In May, MIT recognized the importance of Nilles' work, awarding Schindler its 2015 MIT Sloan CIO Leadership Award. Westerman, a co-chair of the MIT awards program, calls Schindler and other successful digital companies "digital masters."

What's a digital master? "They're doing better things with technology, and they're outperforming their peers," Westerman says. He defines digital transformation as "using technology to drive big changes in the performance or the reach of organizations."

Others, too, see Schindler's work as being on the leading edge. In addition to the MIT award, Schindler won the 2015 Digital Business Innovation Award from IT services provider Capgemini, German business newspaper Handelsblatt and the University of St. Gallen.
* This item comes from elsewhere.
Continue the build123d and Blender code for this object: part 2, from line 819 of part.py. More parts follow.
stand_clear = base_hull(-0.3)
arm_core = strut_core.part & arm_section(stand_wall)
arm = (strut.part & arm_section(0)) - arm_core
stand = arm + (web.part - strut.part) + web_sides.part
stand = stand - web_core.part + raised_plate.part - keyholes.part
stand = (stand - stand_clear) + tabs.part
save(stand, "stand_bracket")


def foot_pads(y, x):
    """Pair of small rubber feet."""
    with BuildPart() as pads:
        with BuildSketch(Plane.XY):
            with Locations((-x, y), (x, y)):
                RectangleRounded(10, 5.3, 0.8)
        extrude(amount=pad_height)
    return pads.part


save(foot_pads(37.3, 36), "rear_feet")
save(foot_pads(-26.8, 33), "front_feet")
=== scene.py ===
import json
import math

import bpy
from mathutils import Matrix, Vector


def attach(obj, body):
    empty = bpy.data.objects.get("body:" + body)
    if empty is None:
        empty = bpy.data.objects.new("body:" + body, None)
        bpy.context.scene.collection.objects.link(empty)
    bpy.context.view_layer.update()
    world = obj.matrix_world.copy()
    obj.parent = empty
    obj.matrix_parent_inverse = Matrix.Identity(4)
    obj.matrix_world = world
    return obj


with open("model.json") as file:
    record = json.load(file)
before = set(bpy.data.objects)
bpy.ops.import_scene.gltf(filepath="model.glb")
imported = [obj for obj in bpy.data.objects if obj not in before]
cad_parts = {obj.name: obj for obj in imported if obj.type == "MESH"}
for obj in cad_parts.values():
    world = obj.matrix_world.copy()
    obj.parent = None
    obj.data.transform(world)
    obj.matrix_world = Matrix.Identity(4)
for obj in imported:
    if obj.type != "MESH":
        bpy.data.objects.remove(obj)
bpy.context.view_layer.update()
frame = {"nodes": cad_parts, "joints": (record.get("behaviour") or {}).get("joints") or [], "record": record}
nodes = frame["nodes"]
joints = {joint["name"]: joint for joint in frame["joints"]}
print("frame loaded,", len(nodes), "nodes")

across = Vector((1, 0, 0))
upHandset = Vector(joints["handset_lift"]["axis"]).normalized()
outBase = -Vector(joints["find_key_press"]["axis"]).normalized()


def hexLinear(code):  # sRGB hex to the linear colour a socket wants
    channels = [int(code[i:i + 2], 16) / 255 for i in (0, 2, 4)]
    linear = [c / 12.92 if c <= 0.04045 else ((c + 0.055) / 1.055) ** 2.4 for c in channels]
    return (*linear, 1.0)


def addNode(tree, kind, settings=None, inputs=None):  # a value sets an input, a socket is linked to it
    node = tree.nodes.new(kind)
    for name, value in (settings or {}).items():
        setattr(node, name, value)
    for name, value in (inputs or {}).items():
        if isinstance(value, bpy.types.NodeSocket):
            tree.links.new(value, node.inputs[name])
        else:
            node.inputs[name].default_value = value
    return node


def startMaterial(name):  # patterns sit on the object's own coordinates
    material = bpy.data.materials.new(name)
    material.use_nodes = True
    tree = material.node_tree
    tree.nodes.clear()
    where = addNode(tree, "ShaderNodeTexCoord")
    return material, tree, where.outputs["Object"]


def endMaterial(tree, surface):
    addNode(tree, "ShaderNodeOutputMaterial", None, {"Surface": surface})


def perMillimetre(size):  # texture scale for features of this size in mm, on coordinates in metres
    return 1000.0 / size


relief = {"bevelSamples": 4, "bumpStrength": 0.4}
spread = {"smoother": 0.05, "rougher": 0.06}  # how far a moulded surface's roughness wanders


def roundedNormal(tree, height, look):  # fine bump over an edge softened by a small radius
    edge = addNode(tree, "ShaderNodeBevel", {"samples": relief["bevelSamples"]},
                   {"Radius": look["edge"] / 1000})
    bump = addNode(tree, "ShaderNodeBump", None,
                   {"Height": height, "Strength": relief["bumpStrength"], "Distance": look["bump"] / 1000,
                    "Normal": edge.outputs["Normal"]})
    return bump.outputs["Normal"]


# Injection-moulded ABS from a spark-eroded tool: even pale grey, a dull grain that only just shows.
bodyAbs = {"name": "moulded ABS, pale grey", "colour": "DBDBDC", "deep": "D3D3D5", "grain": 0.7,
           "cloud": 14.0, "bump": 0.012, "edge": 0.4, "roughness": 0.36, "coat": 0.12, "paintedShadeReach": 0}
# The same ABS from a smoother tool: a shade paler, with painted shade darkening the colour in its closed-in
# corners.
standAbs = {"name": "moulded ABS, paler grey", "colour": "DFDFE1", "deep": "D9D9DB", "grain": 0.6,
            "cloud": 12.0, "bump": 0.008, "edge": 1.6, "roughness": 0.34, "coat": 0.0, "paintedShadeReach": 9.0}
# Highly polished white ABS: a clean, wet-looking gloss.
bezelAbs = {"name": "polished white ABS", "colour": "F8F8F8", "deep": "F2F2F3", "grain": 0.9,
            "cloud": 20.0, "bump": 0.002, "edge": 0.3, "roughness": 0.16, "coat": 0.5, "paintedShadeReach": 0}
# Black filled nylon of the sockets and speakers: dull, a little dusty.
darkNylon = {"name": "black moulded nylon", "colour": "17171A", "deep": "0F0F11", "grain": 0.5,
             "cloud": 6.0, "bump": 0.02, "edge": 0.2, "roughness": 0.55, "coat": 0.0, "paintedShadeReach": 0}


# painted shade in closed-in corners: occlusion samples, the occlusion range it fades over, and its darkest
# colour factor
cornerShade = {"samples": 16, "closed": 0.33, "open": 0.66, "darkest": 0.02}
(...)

Schindler's multistage digital transformation "dramatically increased their efficiency and their customer satisfaction," says Uwe Dumslaff, CTO of Capgemini in Germany.
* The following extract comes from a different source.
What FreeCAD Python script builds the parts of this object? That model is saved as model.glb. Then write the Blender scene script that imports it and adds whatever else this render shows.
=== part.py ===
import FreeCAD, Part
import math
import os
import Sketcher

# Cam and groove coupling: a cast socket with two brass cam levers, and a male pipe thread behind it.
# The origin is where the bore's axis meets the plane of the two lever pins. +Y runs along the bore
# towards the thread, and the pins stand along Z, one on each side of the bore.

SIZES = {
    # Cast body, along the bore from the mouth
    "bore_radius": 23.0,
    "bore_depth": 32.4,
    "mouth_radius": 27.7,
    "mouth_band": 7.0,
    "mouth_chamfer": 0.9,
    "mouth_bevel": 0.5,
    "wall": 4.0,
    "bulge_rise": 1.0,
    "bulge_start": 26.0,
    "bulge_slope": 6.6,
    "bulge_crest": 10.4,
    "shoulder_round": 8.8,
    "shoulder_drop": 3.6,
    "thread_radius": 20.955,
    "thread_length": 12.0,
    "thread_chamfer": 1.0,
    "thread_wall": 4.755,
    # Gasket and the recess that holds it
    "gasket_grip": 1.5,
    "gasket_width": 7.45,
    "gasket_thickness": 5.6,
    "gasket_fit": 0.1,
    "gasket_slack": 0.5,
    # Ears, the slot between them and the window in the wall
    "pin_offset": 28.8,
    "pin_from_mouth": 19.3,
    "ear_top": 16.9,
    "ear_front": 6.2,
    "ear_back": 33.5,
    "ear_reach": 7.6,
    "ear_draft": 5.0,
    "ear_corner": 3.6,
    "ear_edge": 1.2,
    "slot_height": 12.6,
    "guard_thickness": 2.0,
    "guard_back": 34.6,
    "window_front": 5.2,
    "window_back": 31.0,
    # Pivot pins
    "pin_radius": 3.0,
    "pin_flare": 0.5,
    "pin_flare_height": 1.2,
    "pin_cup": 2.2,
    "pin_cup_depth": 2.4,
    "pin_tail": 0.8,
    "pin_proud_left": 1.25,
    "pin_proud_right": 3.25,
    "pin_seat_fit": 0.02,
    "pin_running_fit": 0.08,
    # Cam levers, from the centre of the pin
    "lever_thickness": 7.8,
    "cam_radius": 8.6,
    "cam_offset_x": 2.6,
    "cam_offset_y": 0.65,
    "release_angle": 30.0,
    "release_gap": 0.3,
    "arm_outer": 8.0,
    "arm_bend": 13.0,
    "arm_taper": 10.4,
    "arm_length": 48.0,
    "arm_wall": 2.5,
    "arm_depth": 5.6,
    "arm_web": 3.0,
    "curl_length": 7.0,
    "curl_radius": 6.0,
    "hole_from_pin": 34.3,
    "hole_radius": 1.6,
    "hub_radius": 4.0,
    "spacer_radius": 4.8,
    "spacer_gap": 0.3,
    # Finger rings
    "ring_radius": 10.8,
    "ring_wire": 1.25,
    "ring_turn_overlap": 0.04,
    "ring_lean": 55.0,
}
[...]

A prime example of the state of the art is 4 World Trade Center, a post-9/11 skyscraper in lower Manhattan that opened in November 2013. It's a building that's smart, green and 72 stories tall. Schindler provided 34 energy-efficient, high-rise passenger elevators that reach speeds of up to 1,800 feet per minute. The building uses Schindler's intelligent destination-dispatching system, called PORT (short for Personal Occupant Requirement Terminal), which optimizes traffic flow and provides personalized service. This technology is integrated into the building's lobby turnstiles and at each elevator entrance, allowing occupants to identify themselves and select their destination using preprogrammed access cards or a touchscreen interface. PORT then automatically directs passengers to the elevators that will get them to their destinations in the shortest time, using the least amount of energy. By identifying passengers and their destinations, PORT technology also provides access control throughout the building, limiting travel to authorized visitors and destinations.

Schindler recently developed a mobile app called myPORT that provides the same type of destination dispatching (and security) with a reader that recognizes individuals' smartphones at building entrances and elevators.
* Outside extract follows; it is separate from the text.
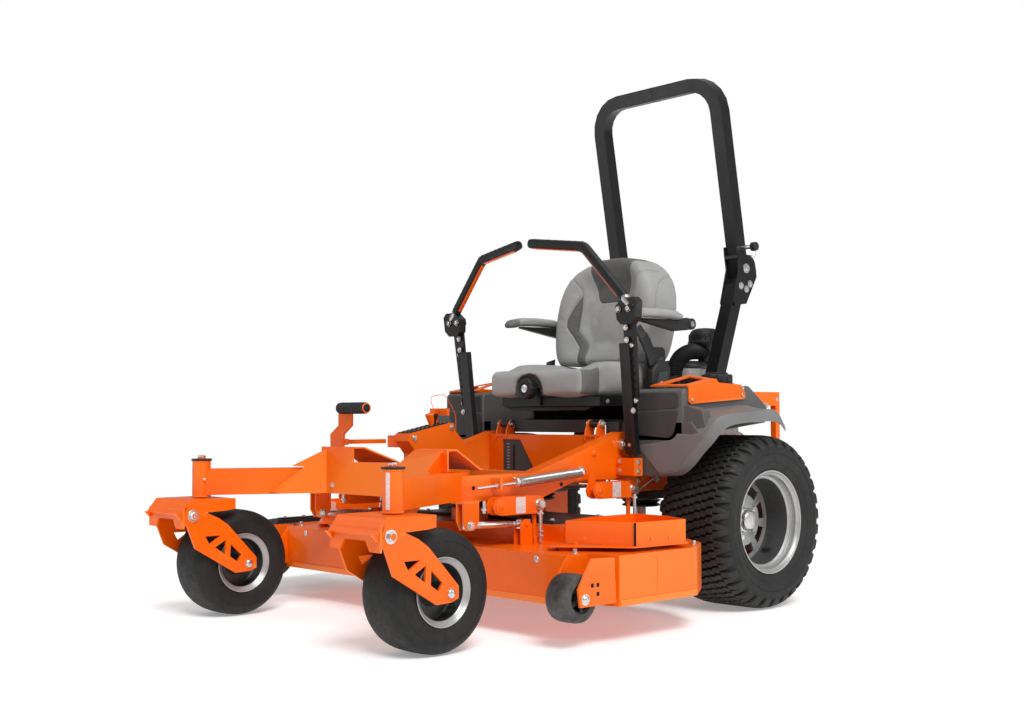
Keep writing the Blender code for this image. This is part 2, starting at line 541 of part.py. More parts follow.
def build_roll_bar():
    py, pz = ROPS_PIVOT_Y, ROPS_PIVOT_Z
    slope, half = 0.3717, 0.0254
    lean = math.atan(slope)
    bottom, top = 0.470, 1.096
    length = (top - bottom) / math.cos(lean)
    middle = (top + bottom) / 2
    leg = moved(
        box(-half, half, -half, half, -length / 2, length / 2),
        Matrix.Translation((ROPS_X, 0.2846 + slope * (middle - 0.95), middle)) @ Matrix.Rotation(-lean, 4, "X"),
    )
    plate = [
        (0.290, 1.034), (0.297, 1.022), (0.366, 1.032), (0.430, 1.134), (0.428, 1.158), (0.420, 1.188), (0.402, 1.212),
        (0.338, 1.214), (0.336, 1.242), (0.3135, 1.240), (0.317, 1.208), (0.326, 1.158),
    ]
    inner, outer = ROPS_X - half, ROPS_X + half
    plates = [prism(plate, "x", a, b) for a, b in ((inner - 0.0062, inner - 0.0004), (outer + 0.0004, outer + 0.0062))]
    near, far = inner - 0.010, outer + 0.010
    pins = [
        rod((near, py, pz), (far, py, pz), 0.0075, 12),
        rod((near, 0.334, 1.096), (far, 0.334, 1.096), 0.0065, 8),
        rod((near, 0.366, 1.086), (far, 0.366, 1.086), 0.0065, 8),
        rod((near, 0.388, 1.106), (far, 0.388, 1.106), 0.0065, 8),
        box(inner - 0.003, outer + 0.003, 0.3165, 0.3256, 1.1960, 1.2080),
    ]
    tie = box(-ROPS_X, ROPS_X, 0.1570, 0.1950, 0.720, 0.760)
    node("rops_frame", "black", [tie] + both(leg, *plates, *pins))

    outer, foot, top = ROPS_X + half, 1.1285, 1.8759
    corner = 0.135
    arc = [math.radians(90 * i / 5) for i in range(6)]
    right = [(outer - corner + corner * math.cos(a), top - corner + corner * math.sin(a)) for a in arc]
    inner = corner - 2 * half
    left_in = [(outer - corner + inner * math.cos(a), top - corner + inner * math.sin(a)) for a in reversed(arc)]
    outline = [(outer, foot)] + right + [(-x, z) for x, z in reversed(right)] + [(-outer, foot), (2 * half - outer, foot)]
    outline += [(-x, z) for x, z in reversed(left_in)] + left_in + [(outer - 2 * half, foot)]
    tilt = Matrix.Translation((0, 0.3505, 1.22)) @ Matrix.Rotation(math.atan(0.18), 4, "X") @ Matrix.Translation((0, 0, -1.22))
    holes = [rod((0.24, y, z), (0.34, y, z), 0.0085, 16) for y, z in ((py, pz), (ROPS_PIN_Y, ROPS_PIN_Z))]
    node("rops_hoop", "black", [moved(prism(outline, "y", -half, half), tilt)], both(*holes), (0, py, pz))
    pair(
        "rops_pin", "steel",
        [
            rod((0.240, ROPS_PIN_Y, ROPS_PIN_Z), (0.360, ROPS_PIN_Y, ROPS_PIN_Z), 0.0075, 12),
            rod((0.355, ROPS_PIN_Y, ROPS_PIN_Z), (0.379, ROPS_PIN_Y, ROPS_PIN_Z), 0.016, 12),
        ],
        pivot=(0.360, ROPS_PIN_Y, ROPS_PIN_Z),
    )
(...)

Foundation for future innovations

Schindler's digital transformation isn't done yet. The company continues to deploy IT-driven capabilities throughout its global operations, Nilles says, and his team is focused on developing and delivering more innovations for Schindler's clients.

To that end, in 2013 Schindler created a business unit, called Schindler Digital Business AG, to foster innovative, tech-enabled projects. Nilles is the CEO of that unit in addition to being CIO.

Nilles and other Schindler leaders declined to reveal projects in the pipeline or the business unit's long-term strategy. But Schindler is always looking at ways it can use its platform to enable more insights and more efficiencies to benefit clients--"so we can always be one of the front-runners in this industry," Nilles says. Don't be surprised if Schindler finds ways to integrate smart elevators and smart buildings into broader smart city systems, working with partners in the urban ecosystem to exploit the company's sensors and data. That, Nilles says, could be the fourth phase.